Dr Mumford: Okay, then maybe just a quick word on our independent nuclear deterrent and the impact that the rise of strategic hybrid warfare is going to have on that. Nuclear weapons are not enough, because the threat posed by hybrid warfare is couched in very frustrating levels of calculated ambiguity. Trying to counteract militarised ambiguity is the strategic equivalent of catching fog, and the nuclear deterrent is the bluntest weapon we have. It is simply not suitable for trying to counter this, and as we have seen, being a nuclear power is absolutely no deterrent to competitor states that wish to lever the hybrid use of force against us. We need to think about ways in which we can try to invest in deterrence as an idea that does not rely on our traditional independent nuclear deterrent, because simply having the biggest possible weapon in our arsenal is not effective.

Q36            Mr Francois: That leads me perfectly on to my next question, which is this: do the Government understate the importance of conventional military capability in the mix of capabilities needed to counter hybrid threats?

Chris Donnelly: Yes.

Mr Francois: Do you want to amplify that slightly, Chris, or shall we just leave it at “yes”?

Chris Donnelly: I would argue that any decent strategy looks for asymmetry. If I were a Russian answering your question about the role of hard military power, I would say that I had developed an armed forces that was a shield, but in the sense of a Roman soldier’s shield—an aggressive weapon. The stronger that shield and its strength through asymmetry, meaning its ability to not match our equipment but destroy it through cheaper, hard military means, the less I will need to use it and the more I can conduct my warfare against the enemy below the level of catastrophic kinetic war. The stronger the shield, the more I can use other weapons with impunity. To that extent, the whole military strength becomes the deterrent, not just the submarines carrying nuclear weapons.

It seems to me that where we are falling down on the job is that we have got the nuclear weapons but we are getting rid of the conventional deterrent ramp to lead up to them, to the deterrent weapons to protect them. It seems to me we are on a nuclear tripwire.

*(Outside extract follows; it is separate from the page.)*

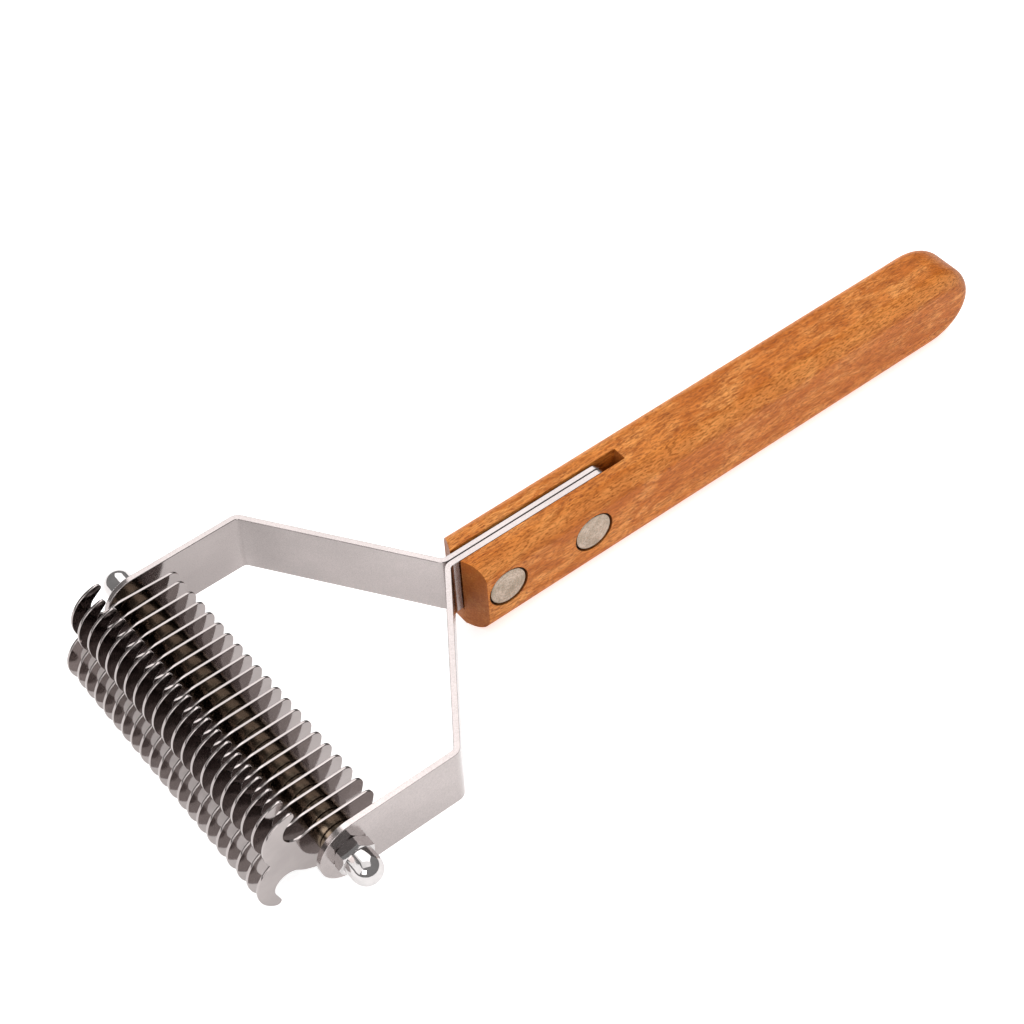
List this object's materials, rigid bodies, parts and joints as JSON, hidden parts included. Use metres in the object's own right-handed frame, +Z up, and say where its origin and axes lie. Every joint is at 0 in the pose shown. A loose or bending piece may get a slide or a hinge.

Dr Johnson: I would echo Chris’s point, to a large extent, because I think the reason why hybrid warfare, if that is what it is, exists, is in part the existence of a nuclear deterrent. You are absolutely right, Chris, to say that we should not try to separate things entirely. Any adversarial power looks at the whole range of the UK’s defence capabilities. It does not just look at one. I dare say that Russia would not take the risk of invading the Shetland Islands, for example, because Britain has a nuclear deterrent. It might be more minded to do so in Svalbard, because our Scandinavian allies do not possess this capability; but of course what they possess is the NATO alliance and the partnership we have with them.

It seems to me that if you look at these things holistically and do not separate them out, there are clearly some gaps and vulnerabilities right now. If you go back to 1949 we and the Americans thought that our nuclear deterrent might be sufficient—we would not need large-scale armed forces—but by the mid-1950s, after the Korean War, it was pretty clear we also needed conventional capability because of the willingness to go outside of this nuclear threshold. Today it would be hybridity and a space capability. If your guidance system for your modern weaponry depends on space it is pretty clear that space is going to be one of your target areas—and that would need protection.

Q37            Mr Francois: But isn’t it part of MoD’s problem that whenever it makes these arguments within Whitehall it is simply told, ad nauseam, “This is all just special pleading” and “You would say that, wouldn’t you”?

Dr Johnson: Yes, that is true. I think one of the famous expressions was, in the summer of 1914, “There won’t be a war in Europe, because the bankers wouldn’t allow it.” Well, we had one anyway. I think one of the things you have got to decide as a policy maker is “Am I prepared to take the risk that that could happen—that we could endure some crisis? Is there something we can do strategically now that would offset, and make less likely, such a threat in the future, or should we continue as we are in the hope that these things do not arise, because they wouldn’t be that stupid, would they?”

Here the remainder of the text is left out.